Unfortunately this means the budget, and thus the country’s economy, can become a pawn in an intra-party struggle for executive power. As vividly illustrated in November 1975 when the Liberal-National Coalition, after blocking Whitlam Labor’s Supply bills so as to (sucessfully) persuade the Governor-General to dismiss Whitlam, immediately passed basically identical Supply bills once their own man (Fraser) was appointed Acting PM.
At least when Gingrich temporarily shut down the US govt in the 1994 budget battle, he was actually arguing over the budget’s economic merits, rather than using it as a proxy for “Shall Bill Clinton continue in office as head of govt?”
I would hope that the drafters of a parliamentary-executive Constitution would give the lower House an explicit legal power to remove or replace a PM or Cabinet by a direct, legally effective vote of no confidence. That way, much of the budget could be left in place as standing appropriations (or at least given a 5- or 7-year, rather than an annual, sunset clause), instead of being an annual ritual for deciding whether a majority of the lower House has confidence in the incumbent Ministers.
Seed planted by Tom Round — 20 December 2008 @ 09:07
PNG uses the constructive vote of no confidence where the motion must designate the new prime minister. The interesting variant is that the vote itself appoints the designate as acting prime minister until they can be formally appointed by the governor-general. Frankly, the simplest bright line rule is South Africa where the National Assembly directly appoints and dismisses the first minister. The Brits have a deeply quaint habit of framing votes of no confidence as ‘that the salary of the prime minister be reduced by one pound’.
Evatt called for a bright line rule in The King and his dominion governors in 1936. We are still waiting.

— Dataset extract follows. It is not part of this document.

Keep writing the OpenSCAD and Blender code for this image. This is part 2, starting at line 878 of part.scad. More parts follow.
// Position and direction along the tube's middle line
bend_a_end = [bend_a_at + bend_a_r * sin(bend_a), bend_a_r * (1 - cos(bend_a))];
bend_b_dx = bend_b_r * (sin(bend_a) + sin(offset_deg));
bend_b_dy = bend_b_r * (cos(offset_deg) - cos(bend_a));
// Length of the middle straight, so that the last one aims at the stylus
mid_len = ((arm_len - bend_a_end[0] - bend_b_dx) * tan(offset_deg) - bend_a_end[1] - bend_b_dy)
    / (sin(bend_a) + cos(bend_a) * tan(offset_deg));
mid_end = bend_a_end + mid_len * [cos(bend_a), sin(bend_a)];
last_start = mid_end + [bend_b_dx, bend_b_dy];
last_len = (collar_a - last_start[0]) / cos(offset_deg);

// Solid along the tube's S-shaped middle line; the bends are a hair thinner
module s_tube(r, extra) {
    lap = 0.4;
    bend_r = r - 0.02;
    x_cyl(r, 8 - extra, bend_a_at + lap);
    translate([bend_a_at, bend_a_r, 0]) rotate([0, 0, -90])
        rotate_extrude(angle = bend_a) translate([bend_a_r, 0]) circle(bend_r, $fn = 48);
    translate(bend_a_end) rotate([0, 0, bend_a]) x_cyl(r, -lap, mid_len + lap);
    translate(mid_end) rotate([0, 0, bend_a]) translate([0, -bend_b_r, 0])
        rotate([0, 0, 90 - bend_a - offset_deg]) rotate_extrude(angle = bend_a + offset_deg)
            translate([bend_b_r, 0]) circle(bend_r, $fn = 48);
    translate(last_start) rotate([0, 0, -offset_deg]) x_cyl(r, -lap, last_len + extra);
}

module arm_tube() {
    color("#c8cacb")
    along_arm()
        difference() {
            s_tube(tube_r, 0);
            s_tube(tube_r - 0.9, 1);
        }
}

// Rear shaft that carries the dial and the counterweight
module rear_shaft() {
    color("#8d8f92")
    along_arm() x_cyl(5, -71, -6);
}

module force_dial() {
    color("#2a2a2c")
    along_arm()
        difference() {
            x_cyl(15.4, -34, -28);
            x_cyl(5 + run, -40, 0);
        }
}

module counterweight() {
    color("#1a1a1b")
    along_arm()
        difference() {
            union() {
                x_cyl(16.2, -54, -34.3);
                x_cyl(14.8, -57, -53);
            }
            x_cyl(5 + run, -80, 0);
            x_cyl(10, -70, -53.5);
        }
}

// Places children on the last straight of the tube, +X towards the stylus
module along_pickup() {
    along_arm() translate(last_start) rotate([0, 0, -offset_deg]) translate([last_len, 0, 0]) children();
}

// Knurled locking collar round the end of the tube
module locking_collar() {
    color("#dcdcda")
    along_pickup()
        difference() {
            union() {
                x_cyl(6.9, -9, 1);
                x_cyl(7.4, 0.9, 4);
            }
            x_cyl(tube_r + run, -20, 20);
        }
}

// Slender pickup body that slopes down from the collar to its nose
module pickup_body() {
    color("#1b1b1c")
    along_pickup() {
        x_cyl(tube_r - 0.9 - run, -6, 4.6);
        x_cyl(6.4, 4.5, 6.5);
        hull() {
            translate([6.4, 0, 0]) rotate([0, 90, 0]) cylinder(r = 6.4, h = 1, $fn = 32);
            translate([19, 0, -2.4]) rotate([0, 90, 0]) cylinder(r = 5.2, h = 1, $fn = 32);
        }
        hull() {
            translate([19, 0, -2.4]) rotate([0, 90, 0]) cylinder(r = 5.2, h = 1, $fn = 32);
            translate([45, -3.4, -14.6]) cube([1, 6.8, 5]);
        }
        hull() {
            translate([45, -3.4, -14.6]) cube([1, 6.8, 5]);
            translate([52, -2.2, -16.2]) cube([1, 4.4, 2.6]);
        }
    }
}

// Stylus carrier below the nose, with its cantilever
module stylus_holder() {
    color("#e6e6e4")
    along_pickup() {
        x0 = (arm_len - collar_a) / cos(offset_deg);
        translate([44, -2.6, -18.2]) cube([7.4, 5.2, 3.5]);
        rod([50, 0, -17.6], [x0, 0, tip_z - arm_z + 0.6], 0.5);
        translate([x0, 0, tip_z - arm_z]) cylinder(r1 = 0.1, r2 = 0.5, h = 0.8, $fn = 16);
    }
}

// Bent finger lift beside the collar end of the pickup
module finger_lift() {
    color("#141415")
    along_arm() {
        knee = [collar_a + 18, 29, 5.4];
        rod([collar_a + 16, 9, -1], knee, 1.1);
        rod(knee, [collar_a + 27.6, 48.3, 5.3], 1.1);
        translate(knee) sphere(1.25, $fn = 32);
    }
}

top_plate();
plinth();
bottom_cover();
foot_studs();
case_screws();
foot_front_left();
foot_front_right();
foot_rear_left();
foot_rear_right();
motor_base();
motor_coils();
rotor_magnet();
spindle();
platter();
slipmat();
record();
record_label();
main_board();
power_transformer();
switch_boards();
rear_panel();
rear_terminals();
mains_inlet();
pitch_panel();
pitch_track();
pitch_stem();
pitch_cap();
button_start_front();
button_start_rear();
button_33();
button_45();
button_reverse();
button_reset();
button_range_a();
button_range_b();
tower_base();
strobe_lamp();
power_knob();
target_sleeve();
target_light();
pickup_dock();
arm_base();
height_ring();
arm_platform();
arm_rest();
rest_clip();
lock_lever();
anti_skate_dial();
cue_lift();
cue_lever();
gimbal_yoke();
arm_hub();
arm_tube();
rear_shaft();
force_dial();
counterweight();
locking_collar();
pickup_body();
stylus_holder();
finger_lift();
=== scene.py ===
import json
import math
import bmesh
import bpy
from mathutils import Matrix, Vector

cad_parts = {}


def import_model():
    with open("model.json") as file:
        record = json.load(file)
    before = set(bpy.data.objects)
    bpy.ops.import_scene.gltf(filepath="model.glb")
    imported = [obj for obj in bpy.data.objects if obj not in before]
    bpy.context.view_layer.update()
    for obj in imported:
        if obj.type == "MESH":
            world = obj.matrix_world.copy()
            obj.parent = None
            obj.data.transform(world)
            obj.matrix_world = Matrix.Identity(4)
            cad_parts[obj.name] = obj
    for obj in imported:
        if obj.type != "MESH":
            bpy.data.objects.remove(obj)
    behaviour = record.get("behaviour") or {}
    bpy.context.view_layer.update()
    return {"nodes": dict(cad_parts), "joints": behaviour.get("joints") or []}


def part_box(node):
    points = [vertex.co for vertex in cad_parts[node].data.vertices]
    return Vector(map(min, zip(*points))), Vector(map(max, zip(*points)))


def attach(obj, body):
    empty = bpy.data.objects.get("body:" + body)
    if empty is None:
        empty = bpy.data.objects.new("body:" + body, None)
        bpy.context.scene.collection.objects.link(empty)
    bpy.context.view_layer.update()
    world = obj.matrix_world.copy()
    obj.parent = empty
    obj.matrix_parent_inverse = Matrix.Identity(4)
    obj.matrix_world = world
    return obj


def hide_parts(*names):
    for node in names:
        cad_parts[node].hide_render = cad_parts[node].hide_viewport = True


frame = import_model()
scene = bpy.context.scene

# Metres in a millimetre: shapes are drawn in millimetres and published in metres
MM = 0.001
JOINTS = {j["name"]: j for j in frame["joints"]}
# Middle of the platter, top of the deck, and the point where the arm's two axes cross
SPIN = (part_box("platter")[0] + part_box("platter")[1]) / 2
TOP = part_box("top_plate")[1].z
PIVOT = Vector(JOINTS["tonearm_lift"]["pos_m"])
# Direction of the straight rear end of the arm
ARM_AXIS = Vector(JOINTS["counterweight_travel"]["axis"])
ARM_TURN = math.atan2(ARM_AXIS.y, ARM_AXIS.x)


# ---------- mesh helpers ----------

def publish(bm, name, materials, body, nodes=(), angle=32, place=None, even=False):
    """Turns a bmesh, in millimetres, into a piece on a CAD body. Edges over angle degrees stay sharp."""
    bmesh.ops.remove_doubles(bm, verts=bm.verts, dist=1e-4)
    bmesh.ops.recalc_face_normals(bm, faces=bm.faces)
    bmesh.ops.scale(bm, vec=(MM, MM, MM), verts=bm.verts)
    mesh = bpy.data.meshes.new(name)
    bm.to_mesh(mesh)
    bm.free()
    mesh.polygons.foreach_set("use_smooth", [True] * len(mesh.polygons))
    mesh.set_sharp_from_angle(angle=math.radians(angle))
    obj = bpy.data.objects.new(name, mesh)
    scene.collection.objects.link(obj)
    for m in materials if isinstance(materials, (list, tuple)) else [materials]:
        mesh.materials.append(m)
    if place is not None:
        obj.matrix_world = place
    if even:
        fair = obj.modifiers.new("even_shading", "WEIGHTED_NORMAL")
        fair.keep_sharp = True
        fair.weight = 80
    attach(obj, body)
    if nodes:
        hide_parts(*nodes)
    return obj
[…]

It would be wrong to reopen a festering debate by saying that Evatt, then a justice of the high court, later attorney-general, still later the first president of the UN, and even later chief justice of NSW, held that Lord Byng had acted perfectly correctly.
Seed planted by Alan — 20 December 2008 @ 09:29
Is PNG the first (and only) Westminster system to have the constructive vote of no confidence? Was it part of the constitutional innovations in PNG in recent years?

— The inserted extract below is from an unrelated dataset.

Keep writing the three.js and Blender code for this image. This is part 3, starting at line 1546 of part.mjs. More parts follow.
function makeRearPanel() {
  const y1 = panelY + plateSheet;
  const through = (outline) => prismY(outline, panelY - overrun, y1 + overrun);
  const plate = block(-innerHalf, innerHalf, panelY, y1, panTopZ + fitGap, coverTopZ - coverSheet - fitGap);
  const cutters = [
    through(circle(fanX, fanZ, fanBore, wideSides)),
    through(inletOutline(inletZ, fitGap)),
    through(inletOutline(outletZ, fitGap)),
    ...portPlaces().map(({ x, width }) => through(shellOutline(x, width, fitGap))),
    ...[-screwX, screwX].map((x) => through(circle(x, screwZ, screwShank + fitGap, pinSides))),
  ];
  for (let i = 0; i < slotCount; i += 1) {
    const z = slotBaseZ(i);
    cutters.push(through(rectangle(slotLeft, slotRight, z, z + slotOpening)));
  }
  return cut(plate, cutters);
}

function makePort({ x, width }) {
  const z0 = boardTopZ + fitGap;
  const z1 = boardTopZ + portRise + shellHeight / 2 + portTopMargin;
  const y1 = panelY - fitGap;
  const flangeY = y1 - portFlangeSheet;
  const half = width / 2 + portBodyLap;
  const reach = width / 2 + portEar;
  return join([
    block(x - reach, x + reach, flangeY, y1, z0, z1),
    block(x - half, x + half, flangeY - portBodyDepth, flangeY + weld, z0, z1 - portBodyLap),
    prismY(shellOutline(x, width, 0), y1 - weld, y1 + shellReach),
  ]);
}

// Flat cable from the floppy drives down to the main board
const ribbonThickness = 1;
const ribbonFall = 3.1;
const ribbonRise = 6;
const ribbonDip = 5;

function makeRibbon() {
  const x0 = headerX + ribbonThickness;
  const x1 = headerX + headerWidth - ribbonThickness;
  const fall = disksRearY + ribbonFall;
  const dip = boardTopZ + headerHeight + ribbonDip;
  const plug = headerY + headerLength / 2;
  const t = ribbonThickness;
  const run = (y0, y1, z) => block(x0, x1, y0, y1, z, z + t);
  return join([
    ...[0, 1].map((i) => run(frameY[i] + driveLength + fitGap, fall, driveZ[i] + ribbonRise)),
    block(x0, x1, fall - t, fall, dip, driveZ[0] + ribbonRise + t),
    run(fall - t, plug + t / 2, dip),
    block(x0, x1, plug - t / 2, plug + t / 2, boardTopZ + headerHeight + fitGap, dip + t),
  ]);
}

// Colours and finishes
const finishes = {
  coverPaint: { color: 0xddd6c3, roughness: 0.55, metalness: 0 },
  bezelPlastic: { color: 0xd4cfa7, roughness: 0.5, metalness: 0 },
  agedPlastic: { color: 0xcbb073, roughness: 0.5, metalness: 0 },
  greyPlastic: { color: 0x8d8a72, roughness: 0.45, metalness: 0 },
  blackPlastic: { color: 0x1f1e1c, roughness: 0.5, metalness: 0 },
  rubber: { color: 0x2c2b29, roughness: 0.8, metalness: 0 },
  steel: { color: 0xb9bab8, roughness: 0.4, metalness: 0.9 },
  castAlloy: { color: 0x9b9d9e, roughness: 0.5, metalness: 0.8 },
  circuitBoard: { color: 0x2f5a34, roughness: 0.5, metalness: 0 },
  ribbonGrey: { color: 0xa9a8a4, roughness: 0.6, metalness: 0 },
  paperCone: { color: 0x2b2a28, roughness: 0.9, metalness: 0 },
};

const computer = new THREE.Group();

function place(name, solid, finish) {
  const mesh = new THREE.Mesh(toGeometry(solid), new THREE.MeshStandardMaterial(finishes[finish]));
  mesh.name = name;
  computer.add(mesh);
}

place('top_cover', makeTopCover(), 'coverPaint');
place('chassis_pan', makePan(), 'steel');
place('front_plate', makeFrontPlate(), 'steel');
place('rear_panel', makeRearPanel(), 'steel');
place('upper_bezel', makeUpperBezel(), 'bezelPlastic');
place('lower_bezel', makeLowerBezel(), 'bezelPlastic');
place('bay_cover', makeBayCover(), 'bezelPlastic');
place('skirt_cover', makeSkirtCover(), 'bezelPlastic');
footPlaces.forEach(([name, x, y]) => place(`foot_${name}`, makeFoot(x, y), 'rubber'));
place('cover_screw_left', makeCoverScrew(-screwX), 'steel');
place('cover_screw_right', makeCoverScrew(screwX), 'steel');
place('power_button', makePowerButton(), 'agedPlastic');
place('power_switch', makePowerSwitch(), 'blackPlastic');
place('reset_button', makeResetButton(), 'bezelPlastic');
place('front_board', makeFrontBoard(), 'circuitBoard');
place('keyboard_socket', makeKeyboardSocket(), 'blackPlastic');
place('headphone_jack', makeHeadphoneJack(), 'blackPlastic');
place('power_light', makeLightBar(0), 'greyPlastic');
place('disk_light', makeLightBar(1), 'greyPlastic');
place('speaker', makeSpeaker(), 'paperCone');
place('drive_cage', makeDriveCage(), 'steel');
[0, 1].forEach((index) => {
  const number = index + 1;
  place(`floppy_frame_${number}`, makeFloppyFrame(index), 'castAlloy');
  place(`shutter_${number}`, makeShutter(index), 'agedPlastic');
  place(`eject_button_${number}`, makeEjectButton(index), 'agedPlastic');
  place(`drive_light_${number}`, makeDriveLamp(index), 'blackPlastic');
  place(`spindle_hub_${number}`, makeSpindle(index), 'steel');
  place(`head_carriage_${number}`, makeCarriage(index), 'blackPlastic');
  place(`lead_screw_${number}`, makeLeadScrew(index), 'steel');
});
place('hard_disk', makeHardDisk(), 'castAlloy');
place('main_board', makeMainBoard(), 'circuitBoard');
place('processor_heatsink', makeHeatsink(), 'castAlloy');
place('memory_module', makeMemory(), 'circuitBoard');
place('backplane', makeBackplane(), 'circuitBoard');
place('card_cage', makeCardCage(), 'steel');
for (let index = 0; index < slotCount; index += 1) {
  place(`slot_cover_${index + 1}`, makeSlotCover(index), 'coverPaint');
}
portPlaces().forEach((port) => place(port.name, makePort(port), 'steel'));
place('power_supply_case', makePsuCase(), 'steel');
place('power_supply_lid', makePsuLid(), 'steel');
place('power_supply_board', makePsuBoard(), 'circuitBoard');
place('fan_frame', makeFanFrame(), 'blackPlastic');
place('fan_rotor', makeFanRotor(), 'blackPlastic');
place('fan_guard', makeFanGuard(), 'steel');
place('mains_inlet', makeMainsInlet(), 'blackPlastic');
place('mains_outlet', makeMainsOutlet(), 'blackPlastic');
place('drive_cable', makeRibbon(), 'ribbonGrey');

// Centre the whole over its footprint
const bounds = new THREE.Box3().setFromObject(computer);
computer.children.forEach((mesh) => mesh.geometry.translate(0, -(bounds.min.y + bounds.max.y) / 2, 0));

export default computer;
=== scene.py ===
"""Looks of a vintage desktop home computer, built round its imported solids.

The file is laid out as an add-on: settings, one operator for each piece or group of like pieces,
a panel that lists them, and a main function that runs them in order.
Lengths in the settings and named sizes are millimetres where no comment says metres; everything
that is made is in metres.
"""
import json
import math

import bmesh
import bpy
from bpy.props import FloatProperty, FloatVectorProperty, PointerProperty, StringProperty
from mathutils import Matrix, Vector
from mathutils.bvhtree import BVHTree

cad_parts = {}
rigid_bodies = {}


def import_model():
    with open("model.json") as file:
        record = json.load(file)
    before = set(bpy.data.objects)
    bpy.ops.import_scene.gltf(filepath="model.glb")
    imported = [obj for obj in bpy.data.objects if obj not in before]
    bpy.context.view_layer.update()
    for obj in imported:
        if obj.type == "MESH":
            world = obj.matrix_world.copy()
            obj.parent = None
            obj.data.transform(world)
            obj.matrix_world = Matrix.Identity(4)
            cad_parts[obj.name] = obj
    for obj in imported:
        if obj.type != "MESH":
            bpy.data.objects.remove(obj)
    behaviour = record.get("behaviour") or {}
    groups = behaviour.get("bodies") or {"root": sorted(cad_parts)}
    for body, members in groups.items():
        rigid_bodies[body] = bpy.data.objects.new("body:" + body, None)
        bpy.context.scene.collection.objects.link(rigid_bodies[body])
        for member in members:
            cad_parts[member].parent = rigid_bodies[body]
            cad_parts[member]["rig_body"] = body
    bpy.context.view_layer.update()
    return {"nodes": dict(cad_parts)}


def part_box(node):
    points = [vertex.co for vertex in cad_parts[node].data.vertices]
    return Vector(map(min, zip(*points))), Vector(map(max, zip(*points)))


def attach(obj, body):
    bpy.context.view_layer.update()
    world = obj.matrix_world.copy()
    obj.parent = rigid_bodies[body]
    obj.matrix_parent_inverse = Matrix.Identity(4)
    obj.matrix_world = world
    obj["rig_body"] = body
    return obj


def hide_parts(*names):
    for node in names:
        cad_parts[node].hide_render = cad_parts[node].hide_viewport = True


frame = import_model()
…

I have sometimes used PNG as a case of “purest” parliamentarism, because it barely has parties, and the parliament has brought down many a government between elections. I believe the package of reforms about ‘party-hopping’ and, apparently also the constructive vote, has changed the short tenure of cabinets. I have not kept up regarding whether anything like a national party system has emerged.
PNG could be a ‘critical case’ for the literature on the impact of executive-legislative rules on parties.
Seed planted by MSS — 21 December 2008 @ 18:58
They’ve had the constructive vote of no confidence since independence. They have an elected governor-general. Formally the gg is ‘designated’ by the parliament and the prime minister is bound to advise the queen to appoint the person designated. The constitution also lays down detailed provisions for parliament to designate the prime minister and for the gg to make the formal appointment.
All were original features of the constitution. Strangely enough, some of the provinces have presidential systems.
I would not define PNG as an example of Westminster because of the constructive vote of no confidence, the elected governor-general and the bright line rules on government formation and dismissal. It is somewhat of a model for other pacific constitutions, perhaps we could talk of the Port Moresby system or the Waigani system.
Seed planted by Alan — 22 December 2008 @ 00:21
I know Ben Reilly has written about some major constitutional changes that took place in or around 2002 (from my memory). I know some of them had to do with rules on forming and dissolving governments, so I am somewhat surprised to learn that the constructive vote dates back to independence (but willing to defer to local knowledge over my memory of something read a few years ago).
As for PNG’s Westminsterness, I guess I simply meant as a child of Westminster (or grandchild would be more like it). Naturally, the (grand)children can grow up and develop their own new family customs. Yet the family resemblance is still quite noticeable.
(’Elected’ GG–but not popularly, if I read you correctly, Alan. Else it would be well outside the family, and into the semi-presidential clan.)
This thread no longer has much to do with Canada, eh?
Seed planted by MSS — 22 December 2008 @ 16:42
There were significant changes around 2002 but the system was already fairly exotic in Westminster terms. ‘Head of State’ means the Queen or the Governor-General according to context. The other Commonwealth realms in the Pacific tend to have the same pattern of institutions.
Seed planted by Alan — 22 December 2008 @ 17:43
The Canadian discussion, like the parliament and its budget process, may have been prorogued.
Seed planted by Alan — 23 December 2008 @ 00:47
Meanwhile, the democratic legitimacy of the coalition is still being hotly debated.